Sunday, November 23, 2014
Walmart: Advanced Energy Efficiency in China
Walmart recently announced a new commitment to advance the energy efficiency of its China-based manufacturers, further strengthening the sustainability of its global supply chain. Effectively, this announcement (to boost energy efficiency and reduce environmental impact on China supply chain) will continually pave the way for operations to become a more sustainable (global) force.
Currently, 40 factories in China have participated in a 2014 pilot program; moreover, approximately 500 factories will be invited to participate in the program by 2017. To achieve this goal for China-based manufacturers, Walmart will assist in providing tools and resources to help suppliers identify energy efficient projects custom-tailored for each facility. Moreover, Walmart will also track overall project performance and impact, as well as coordinate necessary training when needed to overcome implementation barriers.
Sean Clarke, CEO of Walmart China stated: “China is a key market for Walmart’s long-term sustainability strategy, and as a company, we’re focused on being part of a solution to help improve environmental issues facing the country.” Additionally, he states, “Walmart has made significant progress in advancing factory efficiency in China in recent years, and today’s announcement [on energy efficiency] is an expansion of our efforts to drive a larger impact.”

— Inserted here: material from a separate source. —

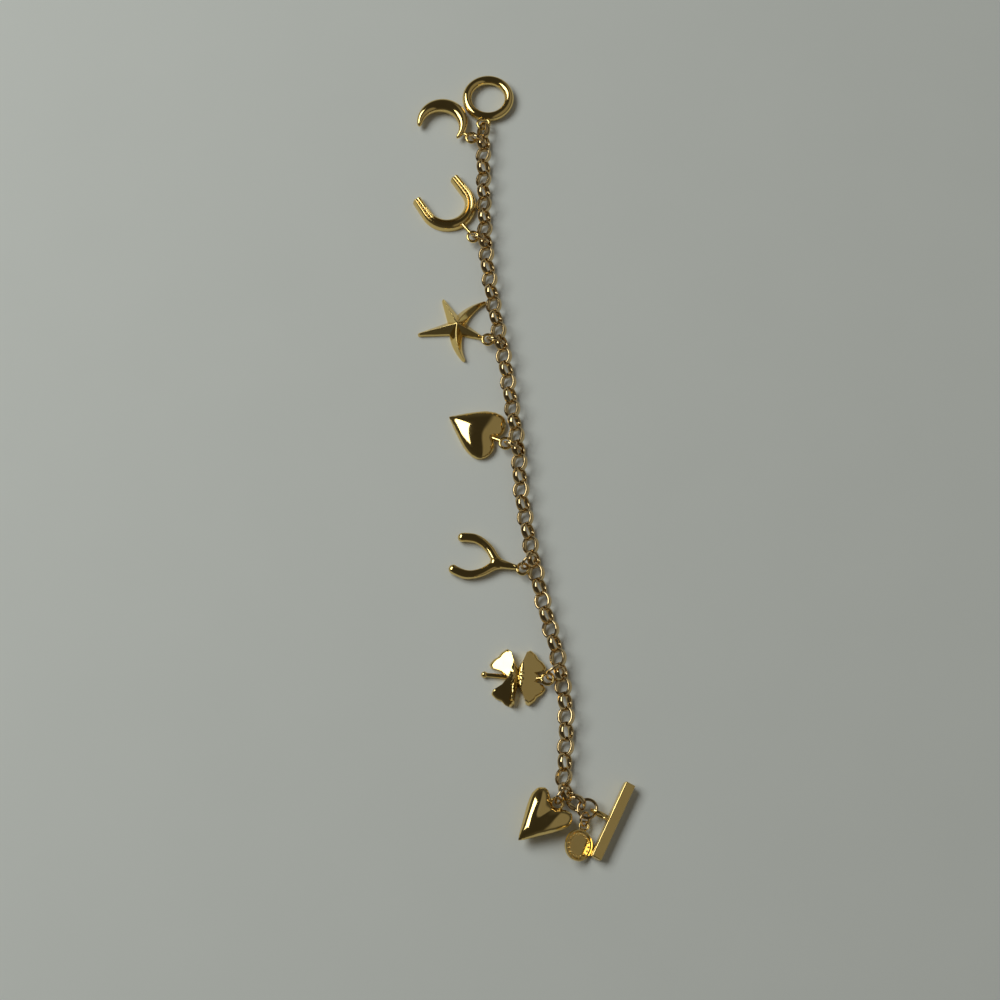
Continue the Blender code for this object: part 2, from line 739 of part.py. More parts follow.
def bar_eye_height():
    """Height of the eye's middle, with the bar standing on one edge."""
    axis = BAR_SIDE / 2 * (math.cos(BAR_ROLL) + math.sin(BAR_ROLL))
    return axis + bar_eye_reach() * math.sin(BAR_ROLL)


def bar_eye_play():
    """How far the end ring's wire can move from the middle of the bar's eye."""
    return BAR_EYE_RADIUS - (BAR_EYE_WIRE + END_RING_WIRE) / 2 - PLAY


def toggle_bar(end_middle):
    """The bar rolled on one edge, its eye on the side that faces the chain."""
    out = along(BAR_HEADING)
    eye_way = -math.cos(BAR_ROLL) * out + math.sin(BAR_ROLL) * UP
    off = bar_eye_play() * math.sqrt(1 - BAR_EYE_SEAT ** 2) + BAR_EYE_STRETCH
    eye_middle = end_middle + (END_RING_RADIUS + off) * out
    eye_middle.z = bar_eye_height()
    bar_middle = eye_middle - bar_eye_reach() * eye_way
    eye = wire_ring(BAR_EYE_RADIUS, BAR_EYE_WIRE, stretch=BAR_EYE_STRETCH)
    upright = math.cos(BAR_ROLL) * UP + math.sin(BAR_ROLL) * out
    eye.matrix_world = frame(eye_way, upright, eye_middle)
    bpy.ops.mesh.primitive_cube_add(size=1.0)
    bar = bpy.context.object
    bar.data.transform(Matrix.Diagonal((BAR_SIDE, BAR_SIDE, BAR_LENGTH, 1.0)))
    edges = bar.modifiers.new("soft edges", "BEVEL")
    edges.width = BAR_EDGE
    edges.segments = 2
    bar.matrix_world = frame(eye_way, upright, bar_middle)
    bpy.context.view_layer.update()
    return fuse([bar, eye])


def tag(height):
    """A coin with a rim and a ring of beads on one edge, its eye's middle over the origin."""
    rim = TAG_RADIUS - TAG_RIM
    top = TAG_THICKNESS
    profile = [(0.0, top - TAG_RIM_HEIGHT), (rim - TAG_RIM_HEIGHT, top - TAG_RIM_HEIGHT),
               (rim, top), (TAG_RADIUS, top), (TAG_RADIUS, 0.0), (0.0, 0.0)]
    mesh = bpy.data.meshes.new("tag")
    mesh.from_pydata([(x, 0.0, z) for x, z in profile],
                     [(i, i + 1) for i in range(len(profile) - 1)], [])
    coin = mesh_object("tag", mesh)
    turned = coin.modifiers.new("turned", "SCREW")
    turned.steps = 24
    turned.render_steps = 24
    turned.use_merge_vertices = True
    turned.merge_threshold = 0.0001 * MM
    pieces = []
    for k in range(TAG_BEADS):
        place = (rim - 2.4 * TAG_BEAD_RADIUS) * along(math.tau * (k + 0.5) / TAG_BEADS)
        place.z = top - TAG_RIM_HEIGHT
        pieces.append(stud(TAG_BEAD_RADIUS, TAG_BEAD_HEIGHT, place))
    reach = TAG_RADIUS + TAG_EYE_RADIUS + TAG_EYE_WIRE / 2
    lift = TAG_RADIUS * math.sin(abs(TAG_TILT))
    beads = join(pieces)
    for piece in (coin, beads):
        piece.location = (reach, 0.0, lift)
        piece.rotation_euler.x = TAG_TILT
    eye = wire_ring(TAG_EYE_RADIUS, TAG_EYE_WIRE)
    eye.location.z = height
    root = Vector((reach - rim, 0.0, lift + 0.5 * top))
    neck = tube([Vector((TAG_EYE_RADIUS, 0.0, height)), root],
                [TAG_NECK_RADIUS, TAG_NECK_RADIUS])
    bpy.context.view_layer.update()
    return fuse([coin, beads, eye, neck])


def hung_tag(end_middle):
    out = along(TAG_HEADING)
    wire = end_middle + END_RING_RADIUS * out
    ring_place, eye_wire, out = hang(wire, out, 0.0, TAG_RING_LEAN, END_RING_WIRE,
                                     TAG_RING_RADIUS, TAG_RING_WIRE, TAG_EYE_WIRE)
    ring = wire_ring(TAG_RING_RADIUS, TAG_RING_WIRE)
    ring.matrix_world = ring_place
    charm = tag(eye_wire.z)
    eye_middle = eye_wire + TAG_EYE_RADIUS * out
    charm.matrix_world = frame(out, UP.cross(out), Vector((eye_middle.x, eye_middle.y, 0.0)))
    return {"round_tag_jump_ring": ring, "round_tag": charm}


def build():
    wipe()
    frames = link_frames()
    parts = {"chain": chain(frames)}
    clasp_parts, end_middle = clasp(frames)
    parts.update(clasp_parts)
    parts.update(hung_charms(frames))
    parts.update(hung_tag(end_middle))
    bpy.context.view_layer.update()

    collection = bpy.data.collections.new("charm_bracelet")
    bpy.context.scene.collection.children.link(collection)
    origin = bpy.data.objects.new("charm_bracelet_origin", None)
    collection.objects.link(origin)
    corners = []
    for name, ob in parts.items():
        ob.data.transform(ob.matrix_world)
        ob.matrix_world = Matrix.Identity(4)
        ob.name = name
        ob.data.name = name
        ob.data.materials.clear()
        ob.data.materials.append(gold_material(name + "_gold"))
        ob.data.shade_smooth()
        ob.data.set_sharp_from_angle(angle=math.radians(40.0))
        for old in list(ob.users_collection):
            old.objects.unlink(ob)
        collection.objects.link(ob)
        ob.parent = origin
        corners += [v.co.copy() for v in ob.data.vertices]
    low = Vector([min(c[k] for c in corners) for k in range(3)])
    high = Vector([max(c[k] for c in corners) for k in range(3)])
    origin.location = (-(low.x + high.x) / 2, -(low.y + high.y) / 2, -low.z)


build()
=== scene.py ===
"""Looks of the charm bracelet: polished gold plating on every link, ring and cast charm.

Every piece is made on the table where its CAD node lies and replaces it. The layout follows the
same sizes as the CAD: links a pitch apart along the route, charms hanging on every eighth link.
Metres, +Z up, the table at Z = 0, the chain running down -Y from the clasp's ring to its bar.
"""

import math

import bmesh
import bpy
import numpy as np
from mathutils import Matrix, Vector


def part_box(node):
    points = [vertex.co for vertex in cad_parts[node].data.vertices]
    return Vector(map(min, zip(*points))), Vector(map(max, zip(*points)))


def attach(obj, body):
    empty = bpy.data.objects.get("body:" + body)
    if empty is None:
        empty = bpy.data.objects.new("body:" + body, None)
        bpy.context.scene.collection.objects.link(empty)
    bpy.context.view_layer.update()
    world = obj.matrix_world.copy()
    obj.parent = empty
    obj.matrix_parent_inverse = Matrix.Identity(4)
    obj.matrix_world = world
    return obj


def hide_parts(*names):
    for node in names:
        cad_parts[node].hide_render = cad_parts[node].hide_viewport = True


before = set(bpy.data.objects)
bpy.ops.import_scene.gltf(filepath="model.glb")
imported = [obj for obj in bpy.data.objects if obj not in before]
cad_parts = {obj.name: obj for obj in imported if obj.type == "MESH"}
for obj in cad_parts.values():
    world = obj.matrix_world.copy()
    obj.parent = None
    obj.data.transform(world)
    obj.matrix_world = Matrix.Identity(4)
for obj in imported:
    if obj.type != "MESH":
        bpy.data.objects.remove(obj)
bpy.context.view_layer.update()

MM = 0.001
UP = Vector((0.0, 0.0, 1.0))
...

Walmart has a deep-rooted history of collaboration with key partners in China, including government representatives, local NGOs and suppliers; moreover, it has been built on experience and lessons learned to create new, innovative solutions and models for sustainable growth. Henceforth, the company’s operations in China have been able to successfully reduce environmental impact while providing benefits that translate into their ‘everyday low costs’ for customers. Since early 2008, Walmart has successfully implemented an energy efficiency program in its China facilities, resulting in a 20 percent energy reduction in 2010 ($279 million savings in energy costs).
Over the past two years, Walmart’s China operations have had several other successful milestones. One such milestone included invested over $16 million to provide LED lighting to China facilities, which avoided 33,000 tons of CO2 emissions. Additionally, they retrofitted refrigerators at 250 China stores with glass doors, effectively reducing energy consumption by nearly 30 percent (new stores will be equipped with such next-generation refrigerators with glass doors, which will further avoid 30,000 tons of CO2 emissions). Finally, in 2010, Walmart completed the installation of solar system mounted on the roof at Walmart’s Xiangmihu store in Shenzhen; this roof was the first non-state owned solar power project under China’s ‘Golden Sun Solar Program.’ Finally, Walmart announced a $2 million grant to launch The Sustainability Consortium (TSC) in China. TSC is an independent research organization that engages industries, universities and other global experts to develop specific measuring and reporting systems for product sustainability for consumer goods.
By interpreting Walmart’s success on a global level, one can understand its many different paths to success. As a result of being so efficient, their strategic edge against other competitors allows for such high achievements. Walmart depends on huge-scale operations to keep profit margins low; its return on assets of around 8.39 percent results from an asset turnover of 2.39 percent with a net profit margin of 3.51 percent. Although some competitors have higher profit margins (Target, for example), Walmart uses its assets more efficiently and leverages its superior size to achieve economies of scale that allows it to maintain lower prices. Does global energy efficiency provide a deeper insight as to how well Walmart operates? More specifically, what can we learn from Walmart’s global efficiencies in relation to their successful financial outcomes?